When was Shamokin not poor? In the later half of the 19th Century, white settlers forced out the recently resettled Lenape who had been moved to the upper Susquehanna River and turned Shamokin into a coal mining center that also had a number of other factories—and the city then became a major hotbed of union activity. That Shamokin, built on first-stage industrialization, grew to its largest size in the 1920s, at around 21,000 people, part of the hard-working region that was west-central Pennsylvania. That Shamokin began to dwindle in the Great Depression, like the rest of west-central Pennsylvania, and then to collapse in on itself for the remainder of the 20th Century, continuing into the 21st Century, now under 7,000 people.

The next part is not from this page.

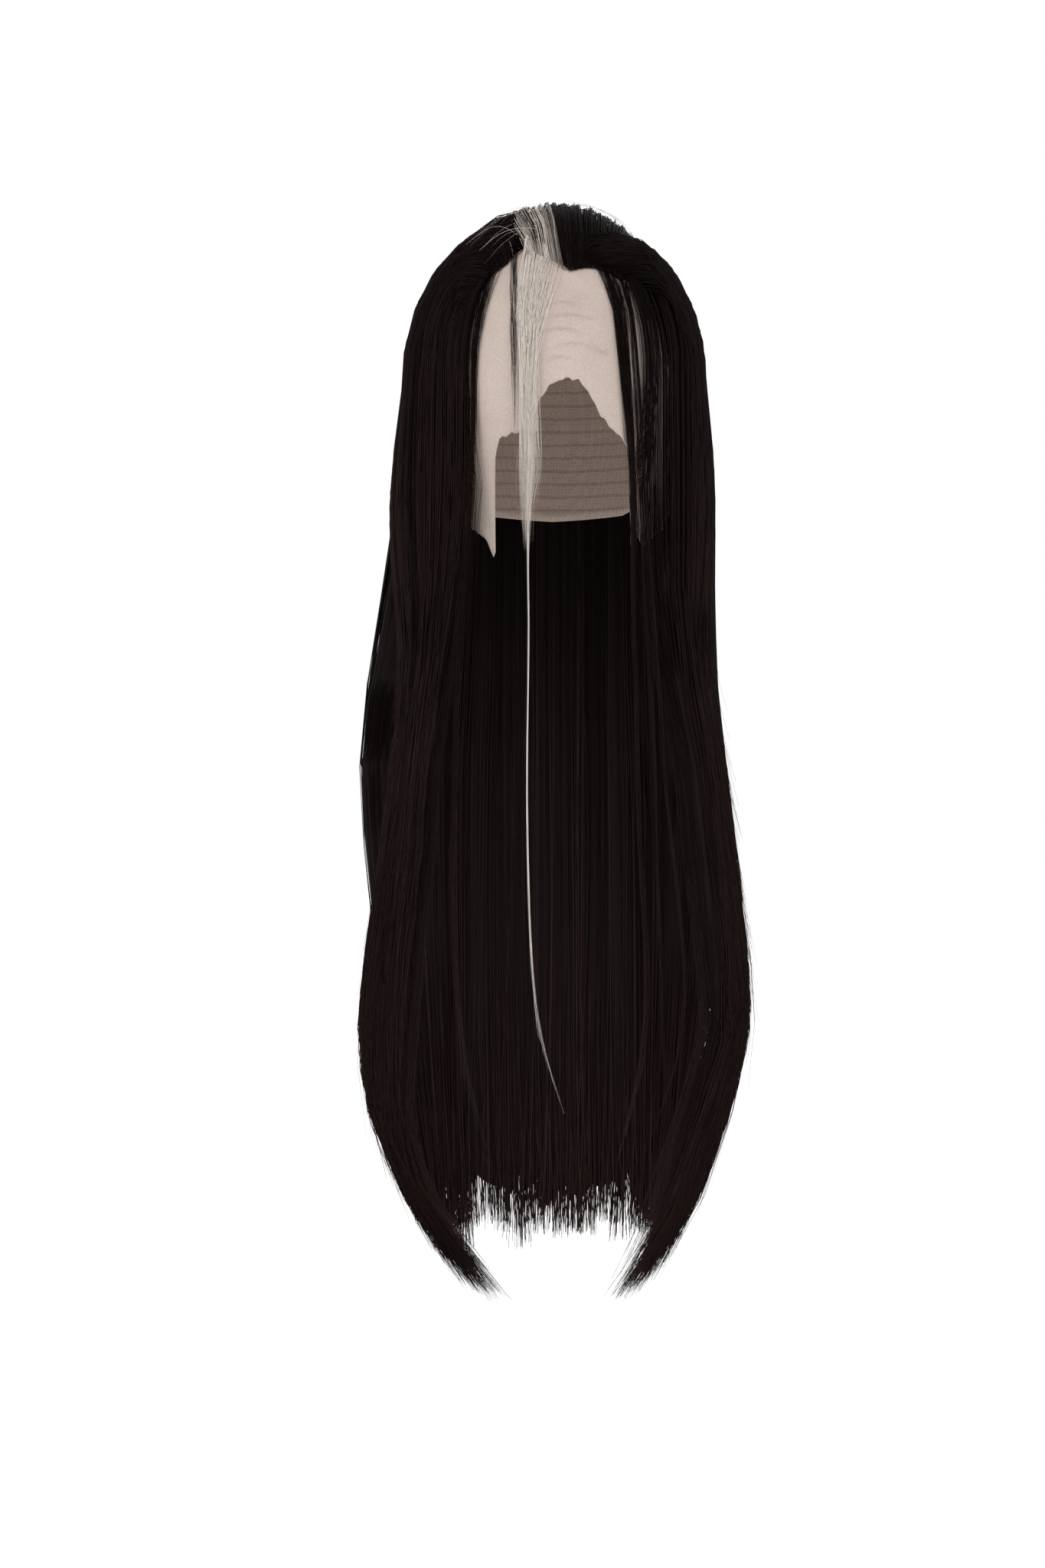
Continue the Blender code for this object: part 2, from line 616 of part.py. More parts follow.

That’s what Pipa calls, in the usual passive construction common among policy experts, “a major economic and social shift”. It’s a naturalistic phrasing as well. Something that happens, like the tide going out. Industrialization happens, labor fights for its rights, people prosper, then deindustrialization happens and people leave and become poor. All we can do is build policies that try to revitalize and re-energize, looking for something to replace coal. Shamokin already tried a favorite solution of rural American communities, which is to lobby for and receive a prison—which is one reason why the United States is the most prison-laden country on the planet. All those Trump-voting rural Americans hate big government and are afraid of socialism, but they pin their hopes on prison socialism, a gulag in every deindustrialized pot.
Pipa approves of what the leaders of Shamokin are doing now instead, which is using government support to turn former mining land into an “outdoor recreation destination and conservation site” while using rural development money to “incubate” new small businesses in the town itself. But that’s what neighboring Jim Thorpe did already (that’s partly why the town has the name, though that’s a convoluted story). It’s what towns throughout the Poconos and elsewhere in Central Pennsylvania are being advised to do, in some form: become a destination for people who have money to spend, and somehow use that to also make new small businesses, new Main Streets.

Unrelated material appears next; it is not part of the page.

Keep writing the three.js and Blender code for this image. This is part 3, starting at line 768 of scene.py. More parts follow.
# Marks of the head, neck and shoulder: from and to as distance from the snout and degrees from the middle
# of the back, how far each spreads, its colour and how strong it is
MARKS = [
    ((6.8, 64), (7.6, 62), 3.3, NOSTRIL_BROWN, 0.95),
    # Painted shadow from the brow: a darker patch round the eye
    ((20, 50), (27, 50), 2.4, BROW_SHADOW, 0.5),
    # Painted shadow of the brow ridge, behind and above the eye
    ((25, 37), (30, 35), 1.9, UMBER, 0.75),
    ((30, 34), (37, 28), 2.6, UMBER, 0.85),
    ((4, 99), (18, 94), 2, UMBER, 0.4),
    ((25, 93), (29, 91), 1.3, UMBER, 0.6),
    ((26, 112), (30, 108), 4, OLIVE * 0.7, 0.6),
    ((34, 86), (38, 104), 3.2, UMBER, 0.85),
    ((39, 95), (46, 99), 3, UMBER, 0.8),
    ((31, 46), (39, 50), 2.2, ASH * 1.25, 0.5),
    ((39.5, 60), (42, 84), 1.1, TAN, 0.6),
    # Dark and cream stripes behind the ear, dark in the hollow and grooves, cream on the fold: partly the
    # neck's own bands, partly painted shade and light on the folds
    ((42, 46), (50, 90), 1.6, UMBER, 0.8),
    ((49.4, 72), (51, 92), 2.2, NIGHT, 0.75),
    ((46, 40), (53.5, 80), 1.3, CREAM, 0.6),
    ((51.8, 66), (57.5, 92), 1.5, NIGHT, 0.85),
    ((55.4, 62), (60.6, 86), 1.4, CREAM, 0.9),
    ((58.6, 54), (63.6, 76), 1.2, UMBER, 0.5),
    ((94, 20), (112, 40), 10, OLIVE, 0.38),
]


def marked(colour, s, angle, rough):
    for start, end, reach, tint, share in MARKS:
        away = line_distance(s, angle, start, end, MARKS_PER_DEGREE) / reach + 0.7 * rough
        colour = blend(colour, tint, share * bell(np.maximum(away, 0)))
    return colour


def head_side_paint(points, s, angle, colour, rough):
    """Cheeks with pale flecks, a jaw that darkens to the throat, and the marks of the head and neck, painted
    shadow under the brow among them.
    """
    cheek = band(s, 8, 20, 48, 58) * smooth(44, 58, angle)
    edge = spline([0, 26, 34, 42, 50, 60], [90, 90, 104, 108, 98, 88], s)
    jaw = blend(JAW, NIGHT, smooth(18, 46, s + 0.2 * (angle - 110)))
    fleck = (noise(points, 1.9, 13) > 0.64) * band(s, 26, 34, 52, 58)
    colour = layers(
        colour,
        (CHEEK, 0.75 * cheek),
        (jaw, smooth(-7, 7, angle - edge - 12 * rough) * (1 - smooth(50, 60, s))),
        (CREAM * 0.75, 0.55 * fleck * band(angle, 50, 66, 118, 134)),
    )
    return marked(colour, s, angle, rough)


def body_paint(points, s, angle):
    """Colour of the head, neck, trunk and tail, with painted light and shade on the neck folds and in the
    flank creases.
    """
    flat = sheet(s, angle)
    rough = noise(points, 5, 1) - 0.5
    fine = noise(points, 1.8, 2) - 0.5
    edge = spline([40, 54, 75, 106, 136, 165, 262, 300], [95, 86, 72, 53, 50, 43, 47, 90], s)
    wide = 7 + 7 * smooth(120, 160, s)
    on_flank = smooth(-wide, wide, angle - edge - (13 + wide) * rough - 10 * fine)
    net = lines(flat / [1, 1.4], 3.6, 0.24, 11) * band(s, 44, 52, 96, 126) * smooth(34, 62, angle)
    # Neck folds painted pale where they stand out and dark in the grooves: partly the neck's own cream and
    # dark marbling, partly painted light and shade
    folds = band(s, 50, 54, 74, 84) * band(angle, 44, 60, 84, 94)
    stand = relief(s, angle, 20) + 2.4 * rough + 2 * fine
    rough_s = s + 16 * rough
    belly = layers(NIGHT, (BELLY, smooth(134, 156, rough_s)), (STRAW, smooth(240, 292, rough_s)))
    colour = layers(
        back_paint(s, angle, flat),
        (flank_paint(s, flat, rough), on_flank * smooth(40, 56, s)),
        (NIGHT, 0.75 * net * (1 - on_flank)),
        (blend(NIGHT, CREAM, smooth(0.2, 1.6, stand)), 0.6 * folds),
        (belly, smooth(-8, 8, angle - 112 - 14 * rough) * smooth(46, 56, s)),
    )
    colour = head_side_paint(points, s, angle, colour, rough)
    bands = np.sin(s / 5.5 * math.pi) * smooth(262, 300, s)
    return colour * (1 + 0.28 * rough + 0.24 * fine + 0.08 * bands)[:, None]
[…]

Maybe it’s not a zero-sum problem but it’s not an infinitely reproducible solution either. There can be only so many “outdoor recreation and conservation sites” where that is itself a major revenue-generating, life-sustaining purpose in a purely commercial sense. Now if the state actively compensated communities directly for conservation (rather than ask them to build revenue-generating businesses around that idea), maybe that could actually scale to the rural America that exists. Billions to lock up people, but not so much for keeping land free and clean—in part because we don’t think of that as something to pay for but instead somehow as the default state of the world.

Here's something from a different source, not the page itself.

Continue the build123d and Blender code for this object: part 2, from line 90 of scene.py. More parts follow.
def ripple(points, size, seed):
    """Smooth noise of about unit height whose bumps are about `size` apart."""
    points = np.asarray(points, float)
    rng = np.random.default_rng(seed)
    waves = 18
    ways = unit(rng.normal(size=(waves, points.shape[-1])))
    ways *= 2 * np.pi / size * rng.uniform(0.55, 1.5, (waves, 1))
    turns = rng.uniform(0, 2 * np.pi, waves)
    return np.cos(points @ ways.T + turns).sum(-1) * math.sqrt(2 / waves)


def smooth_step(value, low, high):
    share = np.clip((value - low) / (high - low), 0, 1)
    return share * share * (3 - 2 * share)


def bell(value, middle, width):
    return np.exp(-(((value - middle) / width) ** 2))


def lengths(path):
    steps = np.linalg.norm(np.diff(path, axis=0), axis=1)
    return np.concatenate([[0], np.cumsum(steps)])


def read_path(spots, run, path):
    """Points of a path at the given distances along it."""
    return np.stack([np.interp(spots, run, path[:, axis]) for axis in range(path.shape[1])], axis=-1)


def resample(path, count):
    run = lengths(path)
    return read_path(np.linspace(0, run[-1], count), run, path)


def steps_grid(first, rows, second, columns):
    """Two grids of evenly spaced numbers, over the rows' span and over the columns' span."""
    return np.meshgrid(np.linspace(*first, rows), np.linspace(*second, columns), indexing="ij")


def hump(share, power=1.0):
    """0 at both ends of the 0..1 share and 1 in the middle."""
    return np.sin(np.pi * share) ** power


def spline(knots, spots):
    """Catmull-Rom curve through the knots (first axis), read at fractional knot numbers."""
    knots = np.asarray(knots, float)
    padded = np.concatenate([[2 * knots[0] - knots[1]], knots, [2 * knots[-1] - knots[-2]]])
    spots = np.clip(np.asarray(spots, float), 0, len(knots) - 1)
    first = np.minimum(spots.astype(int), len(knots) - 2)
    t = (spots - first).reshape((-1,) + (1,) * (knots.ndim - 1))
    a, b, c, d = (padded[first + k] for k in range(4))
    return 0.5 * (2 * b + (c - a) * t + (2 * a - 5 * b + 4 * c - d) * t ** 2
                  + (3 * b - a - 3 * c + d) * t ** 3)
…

What we will allow, in that vein, is speculative investors to build communities in places that no one in their right mind should be building due to the lack of water and blazing heat with the expectation that somehow the government will come along to make good on the risk the investors took because it will be a “crowning achievement”, because as the article observes, “water runs uphill to money”. If somehow the development never happens because government can’t simply make water exist where there is none to be had, then somehow the investors will likely be compensated anyway. Capitalism is pitiless towards those left gasping for air when its tides recede, but governments usually find a way to supply lifeboats for those whose wallets are fat enough. The consequences of risk are visited upon the generations to come who never agreed to take those risks, while the actual gamblers never go bust if they have enough powerful friends and a house that can’t afford to let them walk away with empty pockets. We don’t spend to maintain what we’ve already built, or on making the water infrastructures that existing communities need, but we’ll let “innovators” write blank checks using the future’s money.
Which goes to show that “shifts” aren’t remotely a thing of nature. Policy-making that is trying to keep rural America a going concern but is not asking why and how communities are made by theft and deception and then are abandoned to their fates is like watching Lucy and Ethel try to keep up with the factory conveyor belt. No doubt the people trying to help Shamokin—or the people living in it, hoping for some help—would argue that bickering about deep causes helps no one. And the people trying to somehow find still-imaginary Teravalis its imaginary water, insisting that somehow Arizona must have more houses and government must make that possible on behalf of a small number of people who need their investment to pay out, would ask, “Well, what else do you expect us to do?”
What we could expect, in a different dispensation, is that we would invest directly in the Shamokins that our past history built, on the simple grounds that punishing them for risks they never took nor never benefitted from is a sign of a morally disordered world. And that we would learn from the past and prevent more Shamokins from being made. We could redistribute pity and pitilessness to match the knowing risks that individuals take. There are policies that would look more like that approach, where in time the policy-makers might seem more like the people running the factory—and making the profits—and less caught up in haplessly trying to repair what powerful people are allowed to so easily break.